En 1875 obtuvo finalmente permiso para retirarse a un eremitorio situado a 1400 metros de altitud, donde se entregó por completo a la oración, la penitencia y la ascesis. El 16 de diciembre de 1898, durante la celebración de la Misa, sufrió un colapso. Falleció ocho días más tarde, en la noche del 24 de diciembre, concluyendo su vida como la había vivido: unido a Cristo en la Eucaristía.

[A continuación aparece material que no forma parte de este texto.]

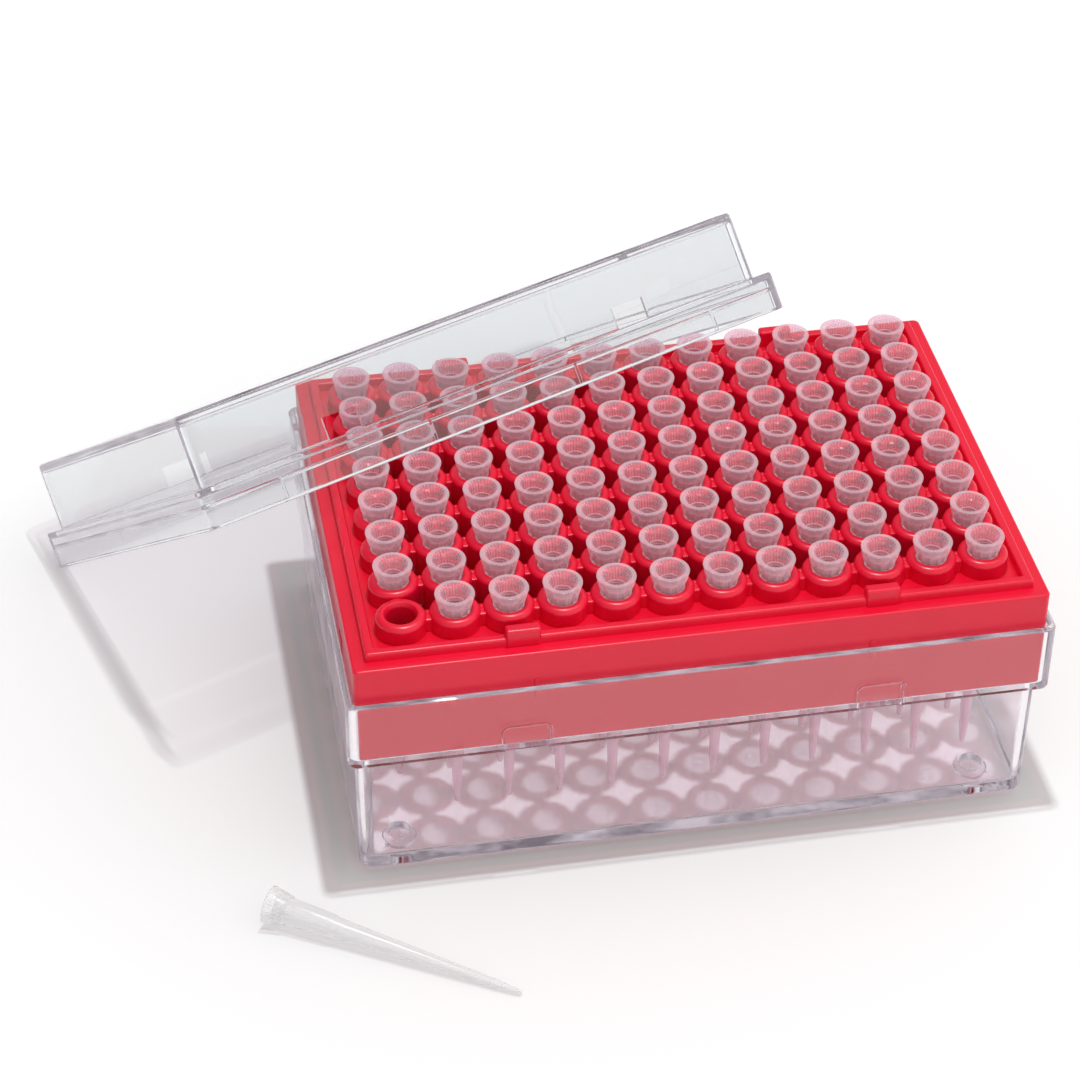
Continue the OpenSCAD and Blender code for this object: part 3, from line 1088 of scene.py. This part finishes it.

Tras su muerte, su tumba se convirtió en lugar de peregrinación debido a los numerosos milagros y curaciones que allí tuvieron lugar. Alrededor de la sepultura del monje comenzaron a manifestarse fenómenos extraordinarios: del sepulcro emanaba una luz misteriosa, y entre quienes acudían a orar a aquel lugar sagrado se multiplicaban las curaciones inexplicables. Se decía que de la tumba manaba un líquido semejante a sangre mezclada con agua, atrayendo así a multitudes procedentes de todo el valle, incluso de religiones distintas.

La creciente afluencia de fieles y los signos prodigiosos llevaron a los monjes a exhumar el cuerpo del difunto. Para su asombro, lo hallaron incorrupto, con el cuerpo aún blando y cálido, como si estuviera vivo. Este estado extraordinario se mantuvo hasta su beatificación, el 5 de diciembre de 1965, durante la clausura del Concilio Vaticano II. Fue precisamente Pablo VI quien lo proclamó Beato. Posteriormente, el 9 de octubre de 1977, durante el Sínodo Mundial de los Obispos, fue canonizado, convirtiéndose así en el primer Santo libanés reconocido oficialmente por la Iglesia en la era moderna.